🐢 Adult Bradycardia Management (ACLS)
This tool summarizes ACLS management of adult symptomatic bradycardia: atropine first-line, then transcutaneous pacing or dopamine/epinephrine infusion, per AHA 2020.
Adult Bradycardia Management (ACLS)
Situation
When to use
Use to triage bradycardia by severity — observe if well-perfused, escalate to atropine and pacing if symptomatic, and pace first for high-grade (infranodal) block — while always seeking reversible causes.
How it works
Branches: stable (observe, treat reversible causes) → symptomatic (atropine 1 mg q3–5min, max 3 mg → TCP or dopamine 5–20 μg/kg/min or epinephrine 2–10 μg/min) → high-grade block (pacing first, bridging infusions).
Key points
- Atropine is usually ineffective in Mobitz II, third-degree block, or new wide-QRS escape — pace early rather than delaying with repeated atropine. (original synthesis · not guideline verbatim)
- Atropine dose is 1 mg every 3–5 minutes to a maximum of 3 mg; a single dose < 0.5 mg can paradoxically slow the rate.
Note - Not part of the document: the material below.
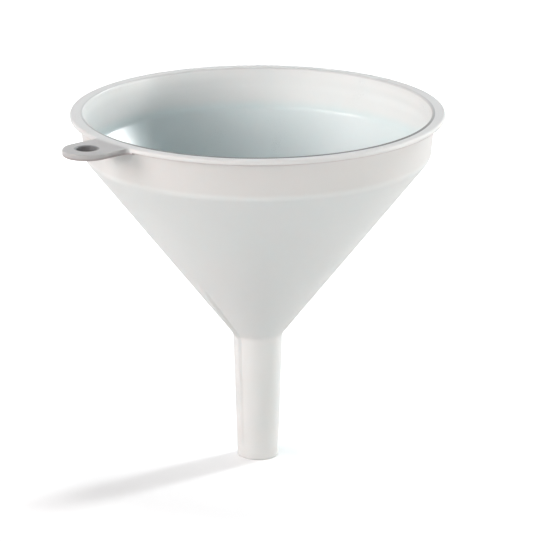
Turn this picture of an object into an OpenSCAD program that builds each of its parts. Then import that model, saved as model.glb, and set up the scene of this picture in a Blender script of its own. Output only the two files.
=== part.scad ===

- Transcutaneous pacing, dopamine infusion, and epinephrine infusion are equivalent second-line options titrated to clinical improvement.
References
- Panchal AR, et al. Part 3: Adult Basic and Advanced Life Support (bradycardia). AHA Guidelines. Circulation 2020.
- American Heart Association — Adult Bradycardia Algorithm.
Decision support for licensed clinicians only; not a substitute for clinical judgement, diagnosis or local protocols.